The transmission towers are specially designed to support the heavy, high voltage lines. They have arms extending out from a central mast and are built tall enough so the lines don’t hit the ground or interfere with other infrastructure. The towers have insulators that suspend the transmission lines and prevent any current from leaking out.

Most transmission lines carry voltages between 115kV and 500kV. This high voltage allows the current to flow efficiently over long distances. The higher the voltage, the farther the electricity can travel before any power is lost. As the electricity gets closer to where it will be consumed, the voltage is decreased again before being distributed. Transmitting at high voltages allows the electricity generated at power plants to be distributed throughout cities, regions, countries or even across international borders.

Step 7: Decrease Voltage

After electricity has been transmitted long distances at high voltages, the voltage needs to be decreased or “stepped down” before it can be safely distributed to homes, businesses, and other end users. This is done with transformers.

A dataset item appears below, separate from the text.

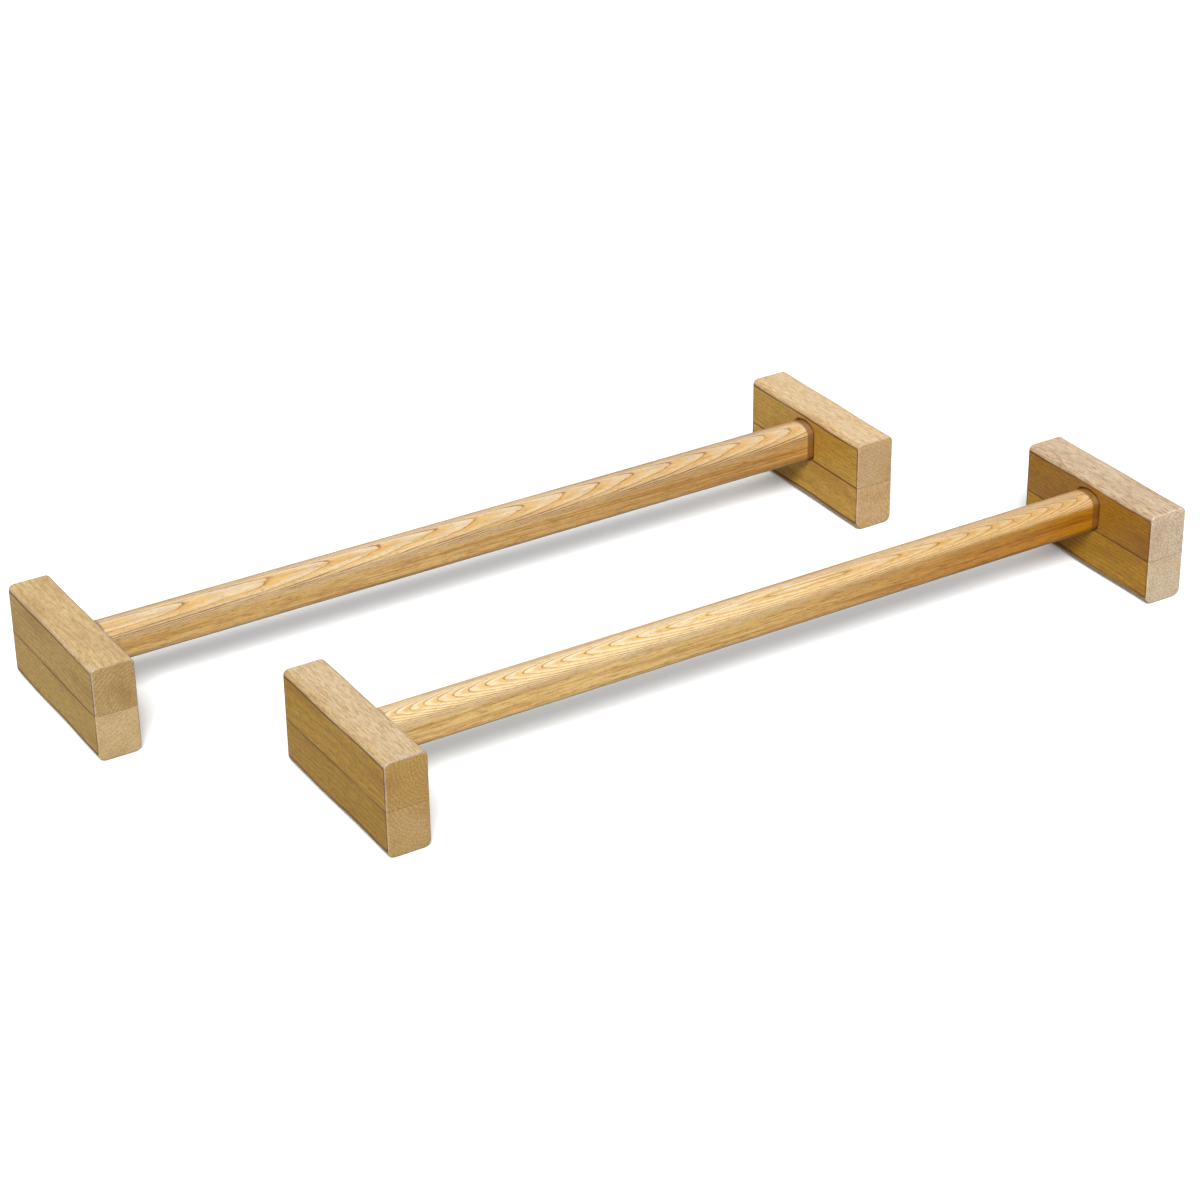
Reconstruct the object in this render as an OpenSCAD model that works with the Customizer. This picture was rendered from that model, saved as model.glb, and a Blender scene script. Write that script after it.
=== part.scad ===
// A pair of low wooden parallel bars for the floor.
// Each bar is one rail let into a blind socket in each of two end blocks.
// X runs along the rails, Y across them, Z up. The origin is on the floor,
// midway between the two bars and midway along the pair.

/* [Rail] */
// Width of a rail over its flat sides
rail_width = 38; // [36:1:44]
// Height of a rail from its flat underside to the top of its crown
rail_height = 46; // [44:1:54]
// Radius of the shallow crown that the palms rest on
crown_radius = 36; // [32:1:60]
// Radius of the shoulders, where the crown turns down into the flat sides
shoulder_radius = 10; // [8:1:12]
// Radius of a rail's two lower edges
lower_edge_radius = 9; // [6:1:12]
// Height of a rail's underside above the floor
grip_clearance = 55; // [48:1:58]

/* [End block] */
// Thickness of an end block, measured along the rail
block_thickness = 50; // [44:1:60]
// Width of an end block, measured across the rail
block_width = 225; // [180:5:300]
// Height of an end block
block_height = 114; // [112:1:130]
// Radius of a block's two long upper edges
top_edge_radius = 7; // [4:1:9]
// Radius of a block's two long lower edges
bottom_edge_radius = 10; // [5:1:12]
// Radius of the sanded edges around a block's two end faces
end_edge_radius = 2; // [1:0.5:4]
// Height of the glue line between a block's two boards
glue_line = 56; // [50:1:75]

/* [Socket] */
// Depth of the blind socket in a block's inner face
socket_depth = 32; // [26:1:36]
// Gap between a rail and the wall of its socket
socket_gap = 0.8; // [0.3:0.1:1.2]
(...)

Transformers work using magnetic induction between coils of wire. They have a primary coil and a secondary coil wrapped around an iron core. The primary coil is connected to the high voltage transmission lines. When AC power passes through the primary coil, it creates a moving magnetic field in the iron core. This magnetic field induces a current in the secondary coil, which has fewer turns of wire than the primary. This transforms the high incoming voltage down to a lower outgoing voltage.

For a transformer to work, the power must be AC current. The alternating current continually reverses direction, causing the magnetic field to expand and collapse repeatedly. This changing magnetic field induces the lowered voltage in the secondary coil.

Utilities use step-down transformers located at substations to decrease transmission voltages of 69,000-765,000 volts down to safer distribution voltages of 12,000-34,500 volts. Additional pole-mounted or ground-mounted transformers further reduce the voltage for standard delivery to homes and businesses at 120/240 volts.

Transformers allow the transmission of electricity at high voltages to minimize power losses over long distances, while also providing a safe low voltage for end use. This essential step-down process enables widespread electrical distribution and utilization.


The process of generating electricity begins with creating mechanical energy, often by burning fuel to boil water into steam that spins a turbine. The spinning turbine is connected to a generator which has magnets and coils of wire inside. As the turbine spins the generator, it causes the magnets to move past the coils, inducing an electric current in the coils due to electromagnetic induction. This generates electricity, initially at low voltage. Transformers are then used to increase the voltage so the electricity can be transmitted efficiently over long distances along power lines. Near homes and buildings, the voltage is decreased for safe distribution and use. Electricity powers the modern world, from lighting homes to running appliances, electronics, and manufacturing equipment. Reliable access to electricity is crucial for functioning societies. The multi-step process of producing electricity and delivering it across vast networks is an engineering marvel.